- Logo of Supply
- Active: 1990 – present
- Country: Singapore
- Branch: Singapore Army
- Type: Military logistics
- Part of: Singapore Armed Forces
- Garrison/HQ: Kranji Camp III
- Mottos: "Reliable, Efficient, Professional"
- Colors: Dark Blue
- Website: Official website

Commanders
- Chief Supply Officer: ME6 Mok Shao Wei

= Supply (Singapore Army) =

Supply is the formation of the Singapore Army responsible for planning, commanding and providing supply support to the Army and ground logistical support to the Navy and Air Force.

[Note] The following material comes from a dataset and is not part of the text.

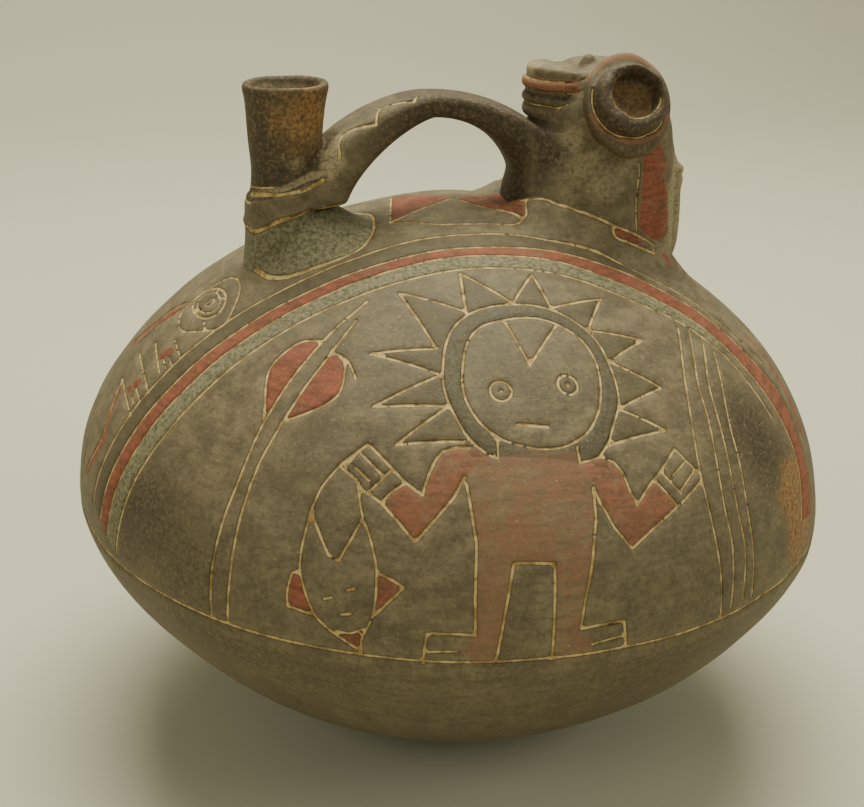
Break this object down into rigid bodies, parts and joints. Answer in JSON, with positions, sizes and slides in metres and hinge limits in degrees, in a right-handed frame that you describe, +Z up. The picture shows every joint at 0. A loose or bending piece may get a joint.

It is made up of HQ Supply and the East and West Supply Hubs, which manage Asset Management Teams (AMTs), Logistic Service Liaison Teams (LSLT), and Food & Beverage Managers at cookhouses in the various SAF military installations. They are also in charge of feeding and equipping SAF personnel, facilities management, camp maintenance, and warehouse management at the Army Logistics Base (ALB).

== History ==
Before 1990, the G4 branch of the Army was in charge of four logistics formations: Supply, Transport, Maintenance, and General Staff Command. In 1990, the Supply and Transport formations were integrated to form a single formation under the command of HQ Army Logistics Command (HQ ALCOM). HQ ALCOM became defunct in 1994 following a reorganisation and HQ Supply & Transport (HQ S&T) was created to replace it.

On 1 October 2006, HQ S&T separated into the Supply and Transport formations. The Supply formation consists of HQ Supply and the East and West Supply Hubs. HQ Supply took charge of the management of messing supervisors and cookhouses.